MÜNCHEN Es gibt Gläubige, die würden das als Zeichen nehmen. Aber wahrscheinlich war’s einfach Zufall, dass sich die Sonne just in dem Moment durch die Wolken kämpfte, als die Blaskapelle vorm Liebfrauendom die Bayern-Hymne intonierte. Lautstark und ohne Spickzettel sang Reinhard Marx die erste Strophe unter weiß-blauem Himmel mit. Ganz so, als ob der neue Erzbischof nie etwas anderes gemacht hat. Ganz so, als ob er schon seit Ewigkeiten Münchner ist.
Reinhard Marx ist angekommen. Mit einem Festgottesdienst im Liebfrauendom wurde der gebürtige Westfale am Samstag feierlich in sein neues Amt eingeführt. „Ich möchte wirklich ein Münchner werden“, rief er den Gläubigen zu – und beendete seine kurze Ansprache beim Empfang im Herkulessaal auf gut bairisch mit einem kernigen „Pack mas!“
3.500 Gläubige im Dom
Zuvor hatte Marx in der Frauenkirche von der Diözese Besitz ergriffen: „So, jetzt komm!“ flüsterte sein Vorgänger, Kardinal Friedrich Wetter, dem Bischof ins Ohr, bevor er ihn zum Bischofsstuhl führte. Marx hielt vor der Kathedra kurz inne und nahm schließlich unter großem Beifall der rund 3500 Gläubigen im Dom Platz. Es war der Moment, als Marx endgültig zum Münchner wurde.
In seiner ersten Predigt kündigte der 54-Jährige an, sich „politisch und gesellschaftlich einmischen und zu Wort melden“ zu wollen. Die Kirche sei ein Instrument, um den Menschen auf der Suche nach Gott zu helfen. Ihre Botschaft laute: „Der Mensch hat eine Würde, die nicht von Menschen abhängt, die vielmehr von Gott selbst gegeben ist.“
Ein dreifaches „Horrido“
Die Worte, die er im Anschluss an Abordnungen der Gebirgsschützen und die zahlreichen Schützenvereine aus seiner Heimat wandte, waren weniger feierlich, aber nicht minder freundlich: Die Geseker Schützen, die mit 220 Mann nach München gekommen waren, forderte er auf, auf sein Wohl zu trinken – und versprach „sie später im Wirtshaus besuchen zu kommen.“ Und den Paderborner Bürgerschützenverein rief er lauthals ein dreifaches „Horrido“ zu. Ein Hauch von Karneval mitten auf dem Frauenplatz war das.

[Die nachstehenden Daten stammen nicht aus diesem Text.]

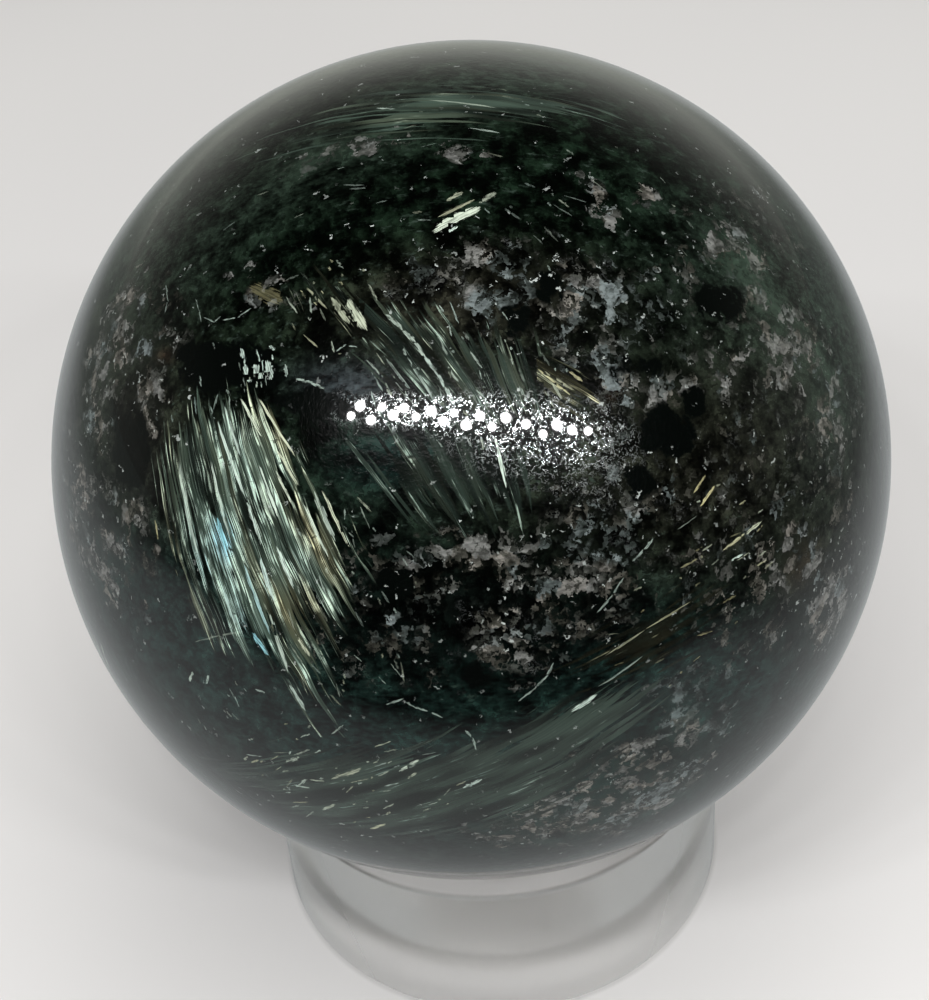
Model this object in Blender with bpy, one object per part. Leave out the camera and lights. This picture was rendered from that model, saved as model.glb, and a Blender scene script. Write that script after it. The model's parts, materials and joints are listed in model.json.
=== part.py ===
"""A polished sphere of astrophyllite-bearing rock resting on a clear acrylic ring stand.

Metres, +Z up. The origin is the centre of the stand's flat foot.
"""

import math

import bmesh
import bpy

# Driving dimensions
SPHERE_DIAMETER = 0.058
STAND_DIAMETER = 0.0352
STAND_HEIGHT = 0.014
BORE_DIAMETER = 0.0164
SEAT_DIAMETER = 0.0244
FOOT_BEVEL = 0.0012
EDGE_ROUND = 0.0004
SEAT_GAP = 0.0003

# How finely the round shapes are divided
SPHERE_SEGMENTS = 72
SPHERE_RINGS = 36
STAND_STEPS = 96
EDGE_ROUND_STEPS = 3

# Sharp edges are those that turn by more than this
SHARP_ANGLE = math.radians(28)

# Finishes: colour, roughness and how much light passes through
STONE_FINISH = {"color": (0.035, 0.048, 0.042, 1.0), "roughness": 0.12, "ior": 1.6, "transmission": 0.0}
ACRYLIC_FINISH = {"color": (0.93, 0.95, 0.94, 1.0), "roughness": 0.04, "ior": 1.49, "transmission": 1.0}


def clear_scene():
    for leftover in list(bpy.data.objects):
        bpy.data.objects.remove(leftover, do_unlink=True)


def make_material(name, finish):
    material = bpy.data.materials.new(name)
    material.use_nodes = True
    shader = material.node_tree.nodes["Principled BSDF"]
    shader.inputs["Base Color"].default_value = finish["color"]
    shader.inputs["Roughness"].default_value = finish["roughness"]
    shader.inputs["Metallic"].default_value = 0.0
    shader.inputs["IOR"].default_value = finish["ior"]
    shader.inputs["Transmission Weight"].default_value = finish["transmission"]
    return material


def make_object(name, shape, material):
    """Turns a bmesh into a named, smooth shaded object."""
    mesh = bpy.data.meshes.new(name)
    bmesh.ops.recalc_face_normals(shape, faces=shape.faces)
    shape.to_mesh(mesh)
    shape.free()
    mesh.shade_smooth()
    mesh.set_sharp_from_angle(angle=SHARP_ANGLE)
    mesh.materials.append(material)
    made = bpy.data.objects.new(name, mesh)
    bpy.context.scene.collection.objects.link(made)
    return made


def sphere_centre_height():
    """Height at which the sphere hangs one gap clear of the round edge of its seat."""
    reach = SPHERE_DIAMETER / 2 + SEAT_GAP
    seat_radius = SEAT_DIAMETER / 2
    return STAND_HEIGHT + math.sqrt(reach**2 - seat_radius**2)


def rounded_corner(radius, height, turn_from, turn_to):
    """Points of a quarter round whose centre is at the given radius and height."""
    points = []
    for step in range(EDGE_ROUND_STEPS + 1):
        angle = turn_from + (turn_to - turn_from) * step / EDGE_ROUND_STEPS
        points.append((radius + EDGE_ROUND * math.cos(angle), height + EDGE_ROUND * math.sin(angle)))
    return points


def stand_outline():
    """Closed outline of the ring's wall, as radius and height, from the foot's inner edge outwards."""
    bore = BORE_DIAMETER / 2
    outer = STAND_DIAMETER / 2
    seat = SEAT_DIAMETER / 2
    seat_depth = seat - bore
    foot = [(bore + FOOT_BEVEL, 0.0)]
    lower_edge = rounded_corner(outer - EDGE_ROUND, EDGE_ROUND, -math.pi / 2, 0.0)
    upper_edge = rounded_corner(outer - EDGE_ROUND, STAND_HEIGHT - EDGE_ROUND, 0.0, math.pi / 2)
    seat_edge = [(seat, STAND_HEIGHT)]
    bore_wall = [(bore, STAND_HEIGHT - seat_depth), (bore, FOOT_BEVEL)]
    return foot + lower_edge + upper_edge + seat_edge + bore_wall


def build_sphere():
    """The stone: one polished ball, with no joint or cut in it."""
    shape = bmesh.new()
    bmesh.ops.create_uvsphere(
        shape, u_segments=SPHERE_SEGMENTS, v_segments=SPHERE_RINGS, radius=SPHERE_DIAMETER / 2
    )
    stone = make_object("stone_sphere", shape, make_material("polished_stone", STONE_FINISH))
    stone.location.z = sphere_centre_height()
    return stone


def build_stand():
    """The ring: a thick wall turned about Z, with a 45 degree seat at the top of its bore."""
    shape = bmesh.new()
    profile = [shape.verts.new((radius, 0.0, height)) for radius, height in stand_outline()]
    edges = [
        shape.edges.new((point, profile[(index + 1) % len(profile)])) for index, point in enumerate(profile)
    ]
    bmesh.ops.spin(
        shape,
        geom=profile + edges,
        cent=(0.0, 0.0, 0.0),
        axis=(0.0, 0.0, 1.0),
        angle=2 * math.pi,
        steps=STAND_STEPS,
        use_merge=True,
    )
    return make_object("ring_stand", shape, make_material("clear_acrylic", ACRYLIC_FINISH))


clear_scene()
build_stand()
build_sphere()
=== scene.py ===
"""Looks of a polished ball of astrophyllite-bearing rock that rests in a clear acrylic ring stand.

The stone's sprays, blades and patches are laid out as the front view shows them, in that view's
pixels, and are then worked out on the ball itself. The other sides get their own, at random from
a fixed seed. Lengths are in metres, except where a name or a comment says millimetres or pixels.
"""

import json
import math
from typing import NamedTuple

import bpy
import numpy as np
from mathutils import Matrix, Vector

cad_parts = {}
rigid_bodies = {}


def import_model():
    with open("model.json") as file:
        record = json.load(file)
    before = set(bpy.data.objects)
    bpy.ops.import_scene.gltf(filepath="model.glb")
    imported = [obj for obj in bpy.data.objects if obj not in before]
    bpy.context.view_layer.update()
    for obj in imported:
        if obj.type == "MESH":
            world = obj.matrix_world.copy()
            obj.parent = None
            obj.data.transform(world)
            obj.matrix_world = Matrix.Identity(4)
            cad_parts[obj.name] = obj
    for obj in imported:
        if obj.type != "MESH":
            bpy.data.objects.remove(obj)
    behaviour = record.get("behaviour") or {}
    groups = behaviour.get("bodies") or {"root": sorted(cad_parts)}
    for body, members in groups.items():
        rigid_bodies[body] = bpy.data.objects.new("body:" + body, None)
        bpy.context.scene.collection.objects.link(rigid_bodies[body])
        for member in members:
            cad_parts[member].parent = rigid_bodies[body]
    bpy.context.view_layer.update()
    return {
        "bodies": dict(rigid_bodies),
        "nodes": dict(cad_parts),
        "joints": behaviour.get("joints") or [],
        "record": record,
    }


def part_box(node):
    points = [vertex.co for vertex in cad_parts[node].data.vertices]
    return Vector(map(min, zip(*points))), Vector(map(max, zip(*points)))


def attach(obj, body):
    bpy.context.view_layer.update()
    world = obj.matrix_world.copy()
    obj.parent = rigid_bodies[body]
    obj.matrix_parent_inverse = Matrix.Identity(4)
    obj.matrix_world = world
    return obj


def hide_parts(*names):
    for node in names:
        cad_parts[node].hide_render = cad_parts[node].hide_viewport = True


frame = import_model()

# The ball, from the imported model
ball_low, ball_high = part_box("stone_sphere")
BALL_CENTRE = np.array((ball_low + ball_high) / 2)
BALL_RADIUS = (ball_high.z - ball_low.z) / 2
BALL_MM = BALL_RADIUS * 1000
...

Auch der anschließende Gang zur Residenz glich einem Rosenmontagszug. Unter dem Beifall mehrerer tausend Münchner am Promenadenplatz und an der Brienner Straße zog Marx durch die Innenstadt zum Herkulessaal – und eroberte dabei die Herzen der Münchner im Sturm. Marx ließ Fotos von sich schießen, segnete Kinder, ratschte mit Passanten. Ein Bischof zum Anfassen eben. Und das wird Marx auch bleiben.
Den Gläubigen im Dom versprach er jedenfalls, dass die Kirche unter ihm nicht für sich selbst da sein werde. Ein erstes Zeichen dafür hat er am Samstag bereits gesetzt: Die Kollekte des Festgottesdienstes soll an straffällig gewordene Jugendliche gehen.